Rather than be tortured and killed by extremists, a now former militant says his fear led him to become an insurgent himself.

The man, from Konduga in Borno State, said he had willingly joined the Jamā’at Ahl as-Sunnah lid-Da’way Wa’l-Jihād (JAS), commonly referred to as Boko Haram, but he had willingly left them too.

He told RNI reporter Fatima Grema Modu what his life was like with the JAS and why he had decided to quit the extremist movement and surrender to the government in Banki, in the Bama Local Government Area of Borno State.

“I am a son of the soil. I was born in Konduga and raised in Maiduguri. But it was not safe to stay there. Constant attacks by insurgents made life in the city a nightmare. Many people were being killed, tortured, kidnapped, abducted and raped,” the man, who cannot be identified for his own protection, said.

“No one invited me or forced me to become a member of the JAS. I joined of my own free will. I think I was influenced by the conflict around me. I believed I would die if I stayed, so instead of being killed I decided to join them.”

He said although he was not appointed a leader of any kind in the JAS, he was rich and had about 7 million naira, which he used to do business.
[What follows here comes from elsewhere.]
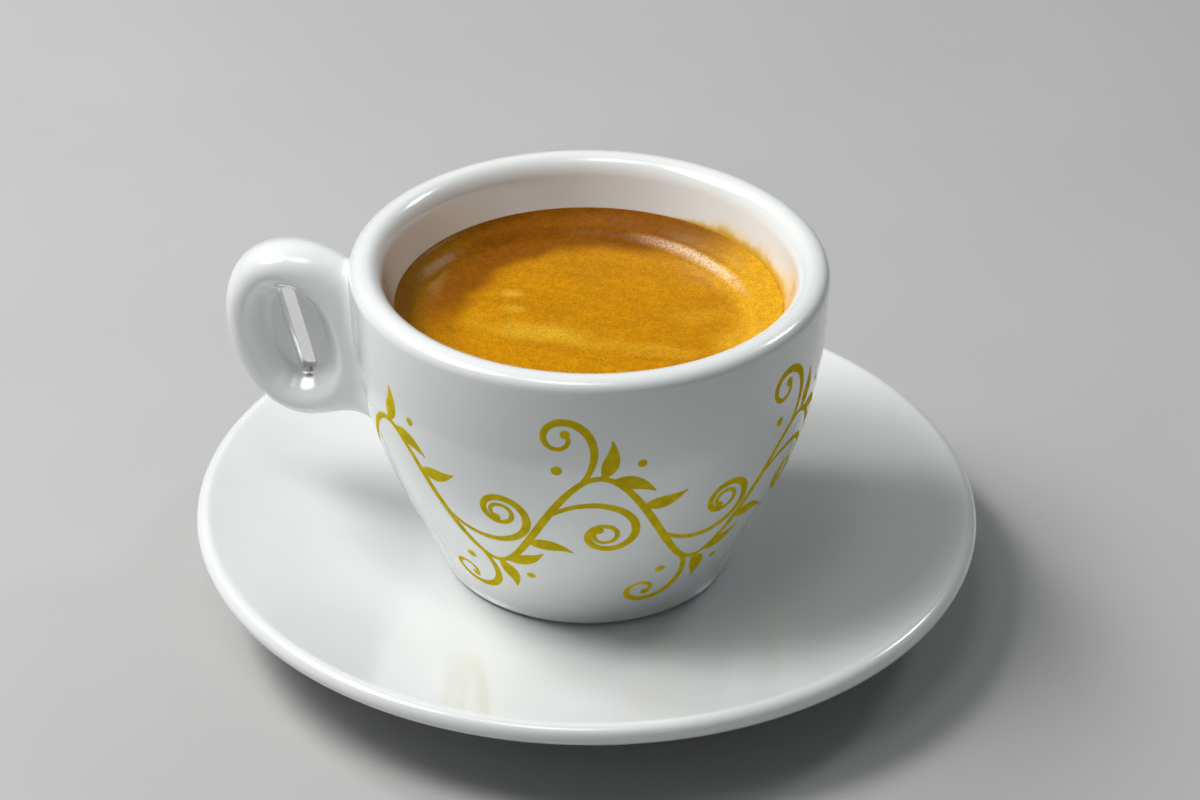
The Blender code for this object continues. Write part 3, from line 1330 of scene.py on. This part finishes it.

He admitted that he and his “brothers” in the JAS had attacked many places, many people.

“We performed too many ungodly acts,” he said.

He was able to move freely in the bush because he had joined the movement voluntarily.

“No one wanted me to quit the dreaded movement. I was not forced to leave. I did it because I felt that I was doing a disservice to humanity,” he said. “No one tried to tell me that I was not on the right path. It came from deep inside after much reflection.”

He said: “I believe it was the Almighty Allah who guided me. I realised I was with the wrong people and doing bad things even though the JAS members believed what they were doing was right.”

He said: “I stayed with JAS for four years. But, suddenly, I became disinterested with the movement. In the last two months I was with them I began to feel very remorseful for what I had done, the terrible acts I had taken part in and I knew I had to leave. It was as if a divine light was guiding me. It was Allah who was telling me it was time to leave,” the man said.

After leaving the JAS, he moved to Yaoundé, the capital of Cameroon, where he spent a year.

“I spent seven months in Maroua and nine months in Gamdure in Cameroon. Then I spent eight months in Gamboru and Kolfata. When I moved to Banki, I surrendered to the military. Soldiers took me to Bama and then to Maiduguri. I spent 18 months at the Giwa Barracks, a military detention centre in Maiduguri. I slept in a comfortable bed and they did not torture or mistreat me,” the man said.

“I was then taken to Gombe State, where I spent nine months in a rehabilitation centre. Afterwards I went back to Maiduguri.

While he was in the rehabilitation centre he received good training, which he said had kept him in good stead. “I was taught to be a barber and I know how to cut hair. I also became a tailor and I know how to sew clothes. I became a cobbler and can make shoes and I also learnt how to run a laundry. But, alas, I am jobless now.”

The former combatant said he had married while he was in Maiduguri before he joined the JAS. “We are still together. A woman’s place is anywhere her husband resides.”

Once he had been certified by the government as a “repentant insurgent” he went back to Konduga, in the local government area of the same name.

“The people of Konduga happily accepted me back even though I had left 11 years before, long before I joined the JAS. My friends from Konduga even visited me while I was in the Gombe rehabilitation centre.”

He said whenever anyone asked him where he had been for so long, he told them he had been in Lagos.

“It is only when you know someone whose relative or brother has been wounded or killed by the JAS that you realise the challenges they face. I still feel remorse for those families to whom I caused hurt. No one knows I was with the JAS and they do not know what I was doing for all the years. Still, when people ask, I always tell them I was in Lagos.”

“I will always regret the time I wasted as a member of JAS and especially the ungodly acts I took part in. I wish I had obeyed my parents and built a business for myself. I wish other members of the JAS would quit. If they leave they will find peace for themselves and help to bring about lasting peace in the state,” he said.

“And my message to the young people is: Please do not to be lured into the acts of disgrace performed by insurgents. You will regret it.”